BEGIN DATA EXTRACT

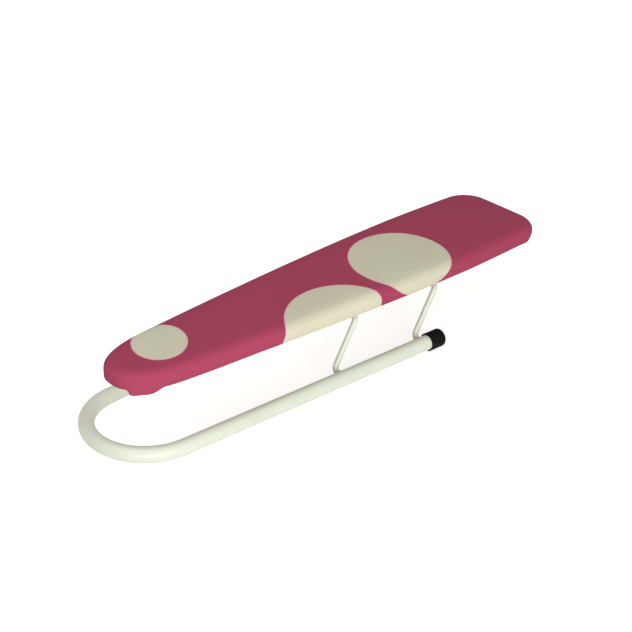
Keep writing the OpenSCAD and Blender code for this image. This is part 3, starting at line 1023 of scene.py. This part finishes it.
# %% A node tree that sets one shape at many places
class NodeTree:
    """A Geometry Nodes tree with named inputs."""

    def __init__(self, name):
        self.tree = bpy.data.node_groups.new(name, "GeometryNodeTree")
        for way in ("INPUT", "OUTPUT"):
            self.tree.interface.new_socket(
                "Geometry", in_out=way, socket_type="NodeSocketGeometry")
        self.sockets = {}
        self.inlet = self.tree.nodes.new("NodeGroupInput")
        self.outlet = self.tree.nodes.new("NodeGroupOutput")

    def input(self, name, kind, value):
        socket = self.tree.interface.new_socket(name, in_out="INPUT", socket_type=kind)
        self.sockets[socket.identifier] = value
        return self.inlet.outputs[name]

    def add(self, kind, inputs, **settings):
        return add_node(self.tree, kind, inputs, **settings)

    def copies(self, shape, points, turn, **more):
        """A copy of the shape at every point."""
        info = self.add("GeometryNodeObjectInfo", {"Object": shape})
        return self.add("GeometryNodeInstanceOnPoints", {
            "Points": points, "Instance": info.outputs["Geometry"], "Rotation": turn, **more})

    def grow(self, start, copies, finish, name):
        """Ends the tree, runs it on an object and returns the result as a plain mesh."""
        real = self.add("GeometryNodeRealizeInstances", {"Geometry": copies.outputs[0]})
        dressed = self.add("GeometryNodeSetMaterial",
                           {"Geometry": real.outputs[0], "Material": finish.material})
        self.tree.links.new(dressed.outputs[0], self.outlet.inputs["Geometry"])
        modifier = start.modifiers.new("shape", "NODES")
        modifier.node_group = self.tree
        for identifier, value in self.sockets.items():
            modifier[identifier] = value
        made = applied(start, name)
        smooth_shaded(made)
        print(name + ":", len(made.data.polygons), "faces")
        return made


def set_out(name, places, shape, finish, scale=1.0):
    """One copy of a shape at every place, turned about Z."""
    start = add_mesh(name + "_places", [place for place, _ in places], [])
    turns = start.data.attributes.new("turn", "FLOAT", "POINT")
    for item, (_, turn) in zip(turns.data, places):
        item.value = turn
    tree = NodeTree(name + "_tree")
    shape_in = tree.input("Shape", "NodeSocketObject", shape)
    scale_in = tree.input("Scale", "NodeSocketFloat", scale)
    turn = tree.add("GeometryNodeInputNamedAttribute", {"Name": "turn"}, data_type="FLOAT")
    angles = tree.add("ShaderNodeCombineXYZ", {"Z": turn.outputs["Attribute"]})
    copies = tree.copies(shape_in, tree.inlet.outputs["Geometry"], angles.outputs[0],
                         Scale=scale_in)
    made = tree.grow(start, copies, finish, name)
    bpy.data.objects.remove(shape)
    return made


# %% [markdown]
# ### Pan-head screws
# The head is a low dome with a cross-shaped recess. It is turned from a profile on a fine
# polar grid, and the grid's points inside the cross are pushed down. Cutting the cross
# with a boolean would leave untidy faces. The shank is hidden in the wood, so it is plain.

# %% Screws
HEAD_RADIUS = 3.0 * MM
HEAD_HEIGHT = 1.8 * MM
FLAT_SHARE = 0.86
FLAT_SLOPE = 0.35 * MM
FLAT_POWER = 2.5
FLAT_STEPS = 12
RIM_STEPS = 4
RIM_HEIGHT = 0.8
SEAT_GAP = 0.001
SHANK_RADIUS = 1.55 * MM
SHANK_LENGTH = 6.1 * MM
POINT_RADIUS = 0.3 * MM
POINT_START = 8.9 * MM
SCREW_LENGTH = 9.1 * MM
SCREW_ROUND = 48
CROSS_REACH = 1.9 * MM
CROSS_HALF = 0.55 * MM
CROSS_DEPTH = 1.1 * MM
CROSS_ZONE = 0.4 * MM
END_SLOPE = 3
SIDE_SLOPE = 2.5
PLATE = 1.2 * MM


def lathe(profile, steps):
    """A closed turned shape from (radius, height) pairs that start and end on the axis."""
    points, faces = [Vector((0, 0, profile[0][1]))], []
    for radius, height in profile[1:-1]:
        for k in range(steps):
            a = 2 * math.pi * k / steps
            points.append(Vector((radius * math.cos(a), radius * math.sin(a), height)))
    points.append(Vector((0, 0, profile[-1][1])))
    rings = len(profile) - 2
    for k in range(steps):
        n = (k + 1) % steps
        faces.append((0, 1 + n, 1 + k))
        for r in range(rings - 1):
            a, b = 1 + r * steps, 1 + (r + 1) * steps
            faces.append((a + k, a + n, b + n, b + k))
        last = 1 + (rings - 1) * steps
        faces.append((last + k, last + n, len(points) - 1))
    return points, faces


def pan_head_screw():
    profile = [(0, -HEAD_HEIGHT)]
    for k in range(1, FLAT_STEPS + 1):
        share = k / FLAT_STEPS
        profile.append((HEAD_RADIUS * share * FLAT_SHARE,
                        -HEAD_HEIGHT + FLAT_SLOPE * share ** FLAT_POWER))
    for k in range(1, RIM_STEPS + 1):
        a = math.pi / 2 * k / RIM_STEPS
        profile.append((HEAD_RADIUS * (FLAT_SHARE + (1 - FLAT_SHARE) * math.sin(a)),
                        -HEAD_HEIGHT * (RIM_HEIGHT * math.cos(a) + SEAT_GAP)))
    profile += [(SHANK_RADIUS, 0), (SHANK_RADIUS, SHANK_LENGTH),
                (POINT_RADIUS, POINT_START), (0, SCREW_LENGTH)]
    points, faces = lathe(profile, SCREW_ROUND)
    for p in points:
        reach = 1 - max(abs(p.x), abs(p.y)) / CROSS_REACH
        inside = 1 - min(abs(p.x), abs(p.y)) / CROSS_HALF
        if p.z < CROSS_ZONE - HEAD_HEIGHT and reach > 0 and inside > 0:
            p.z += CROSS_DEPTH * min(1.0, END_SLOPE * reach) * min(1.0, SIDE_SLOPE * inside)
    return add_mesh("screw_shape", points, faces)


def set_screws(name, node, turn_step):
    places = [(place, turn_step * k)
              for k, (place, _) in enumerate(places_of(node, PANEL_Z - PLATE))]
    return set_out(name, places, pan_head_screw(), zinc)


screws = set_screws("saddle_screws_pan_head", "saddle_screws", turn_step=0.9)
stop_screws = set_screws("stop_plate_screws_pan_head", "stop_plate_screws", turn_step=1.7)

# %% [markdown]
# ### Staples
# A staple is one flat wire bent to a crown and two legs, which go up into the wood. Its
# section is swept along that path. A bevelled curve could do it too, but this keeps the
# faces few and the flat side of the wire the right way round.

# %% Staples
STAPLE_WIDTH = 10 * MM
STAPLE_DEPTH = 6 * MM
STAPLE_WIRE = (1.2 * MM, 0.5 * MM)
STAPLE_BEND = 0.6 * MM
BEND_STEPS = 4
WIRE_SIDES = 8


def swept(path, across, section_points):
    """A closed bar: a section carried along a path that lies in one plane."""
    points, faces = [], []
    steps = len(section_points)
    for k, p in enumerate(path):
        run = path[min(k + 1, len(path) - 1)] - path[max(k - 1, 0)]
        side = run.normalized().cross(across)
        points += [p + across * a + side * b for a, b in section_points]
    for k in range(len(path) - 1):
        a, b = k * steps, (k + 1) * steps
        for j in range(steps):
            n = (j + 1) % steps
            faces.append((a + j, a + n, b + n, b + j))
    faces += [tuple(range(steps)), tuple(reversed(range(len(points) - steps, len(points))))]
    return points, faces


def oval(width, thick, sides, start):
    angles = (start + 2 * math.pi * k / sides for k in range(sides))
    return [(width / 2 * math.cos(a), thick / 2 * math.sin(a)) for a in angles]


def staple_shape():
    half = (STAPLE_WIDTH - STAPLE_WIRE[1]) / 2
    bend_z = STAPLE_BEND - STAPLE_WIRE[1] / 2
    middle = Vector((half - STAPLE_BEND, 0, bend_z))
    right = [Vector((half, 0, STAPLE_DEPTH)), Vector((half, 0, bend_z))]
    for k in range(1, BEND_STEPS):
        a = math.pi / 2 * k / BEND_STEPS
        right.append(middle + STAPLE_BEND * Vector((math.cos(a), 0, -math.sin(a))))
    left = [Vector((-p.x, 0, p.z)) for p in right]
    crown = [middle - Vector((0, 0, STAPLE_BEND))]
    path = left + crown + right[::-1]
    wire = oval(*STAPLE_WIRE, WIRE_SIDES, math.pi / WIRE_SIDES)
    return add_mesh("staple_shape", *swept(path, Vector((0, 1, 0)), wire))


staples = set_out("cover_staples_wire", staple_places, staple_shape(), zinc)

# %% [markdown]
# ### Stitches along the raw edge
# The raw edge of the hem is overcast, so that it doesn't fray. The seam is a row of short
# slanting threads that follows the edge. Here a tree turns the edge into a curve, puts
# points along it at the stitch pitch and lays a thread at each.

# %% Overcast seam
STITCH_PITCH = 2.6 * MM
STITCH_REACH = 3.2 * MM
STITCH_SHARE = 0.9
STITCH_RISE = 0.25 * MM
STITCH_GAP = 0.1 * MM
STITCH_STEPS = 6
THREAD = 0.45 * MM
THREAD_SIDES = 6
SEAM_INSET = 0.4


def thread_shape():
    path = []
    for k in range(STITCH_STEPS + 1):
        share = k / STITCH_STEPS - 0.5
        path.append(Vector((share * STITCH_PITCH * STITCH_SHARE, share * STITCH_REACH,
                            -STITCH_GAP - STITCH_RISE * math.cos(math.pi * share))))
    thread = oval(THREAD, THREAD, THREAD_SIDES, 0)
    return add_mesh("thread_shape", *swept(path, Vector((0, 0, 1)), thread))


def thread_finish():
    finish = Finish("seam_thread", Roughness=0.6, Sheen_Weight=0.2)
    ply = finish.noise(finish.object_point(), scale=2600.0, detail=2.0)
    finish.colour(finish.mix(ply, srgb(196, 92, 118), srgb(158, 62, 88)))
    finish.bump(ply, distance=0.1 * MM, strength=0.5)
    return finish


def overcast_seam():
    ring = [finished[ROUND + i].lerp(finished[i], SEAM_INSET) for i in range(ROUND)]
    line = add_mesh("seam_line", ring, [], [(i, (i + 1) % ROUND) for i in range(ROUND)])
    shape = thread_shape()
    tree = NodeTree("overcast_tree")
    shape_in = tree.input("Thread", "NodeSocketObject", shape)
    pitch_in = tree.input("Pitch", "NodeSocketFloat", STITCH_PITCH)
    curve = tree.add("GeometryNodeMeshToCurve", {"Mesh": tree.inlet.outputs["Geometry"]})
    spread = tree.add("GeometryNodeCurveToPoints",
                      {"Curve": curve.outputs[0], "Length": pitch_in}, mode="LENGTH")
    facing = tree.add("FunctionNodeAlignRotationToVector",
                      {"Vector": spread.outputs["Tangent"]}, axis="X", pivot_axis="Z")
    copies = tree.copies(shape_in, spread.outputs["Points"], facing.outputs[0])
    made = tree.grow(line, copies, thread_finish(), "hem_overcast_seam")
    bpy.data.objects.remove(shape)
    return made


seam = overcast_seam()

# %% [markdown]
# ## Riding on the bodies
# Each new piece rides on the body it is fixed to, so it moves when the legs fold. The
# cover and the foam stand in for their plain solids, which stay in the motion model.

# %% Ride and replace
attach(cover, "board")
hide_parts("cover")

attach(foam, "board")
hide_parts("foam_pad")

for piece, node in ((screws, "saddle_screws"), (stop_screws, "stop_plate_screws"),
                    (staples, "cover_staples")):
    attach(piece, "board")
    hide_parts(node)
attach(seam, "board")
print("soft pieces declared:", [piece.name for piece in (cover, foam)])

END DATA EXTRACT
BEGIN DATA EXTRACT

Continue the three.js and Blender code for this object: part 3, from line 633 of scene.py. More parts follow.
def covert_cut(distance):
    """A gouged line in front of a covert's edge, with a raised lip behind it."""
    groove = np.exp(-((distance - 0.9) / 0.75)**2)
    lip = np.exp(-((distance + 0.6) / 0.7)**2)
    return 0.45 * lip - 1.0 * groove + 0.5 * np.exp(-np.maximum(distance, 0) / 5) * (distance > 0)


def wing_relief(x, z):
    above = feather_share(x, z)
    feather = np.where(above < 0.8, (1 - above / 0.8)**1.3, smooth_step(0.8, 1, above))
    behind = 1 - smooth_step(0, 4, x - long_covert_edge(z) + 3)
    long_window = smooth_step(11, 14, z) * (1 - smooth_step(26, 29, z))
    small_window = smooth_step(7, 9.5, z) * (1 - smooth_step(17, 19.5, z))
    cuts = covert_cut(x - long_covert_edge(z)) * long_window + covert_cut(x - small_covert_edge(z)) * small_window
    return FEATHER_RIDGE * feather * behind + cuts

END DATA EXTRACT

EXERCISE:
Transcribe the records above exactly, beginning at the line that contains "Keep writing the" and ending with the line that contains "Geometry Nodes tree", both included, and nothing else.

EXPECTED ANSWER:
Keep writing the OpenSCAD and Blender code for this image. This is part 3, starting at line 1023 of scene.py. This part finishes it.
# %% A node tree that sets one shape at many places
class NodeTree:
    """A Geometry Nodes tree with named inputs."""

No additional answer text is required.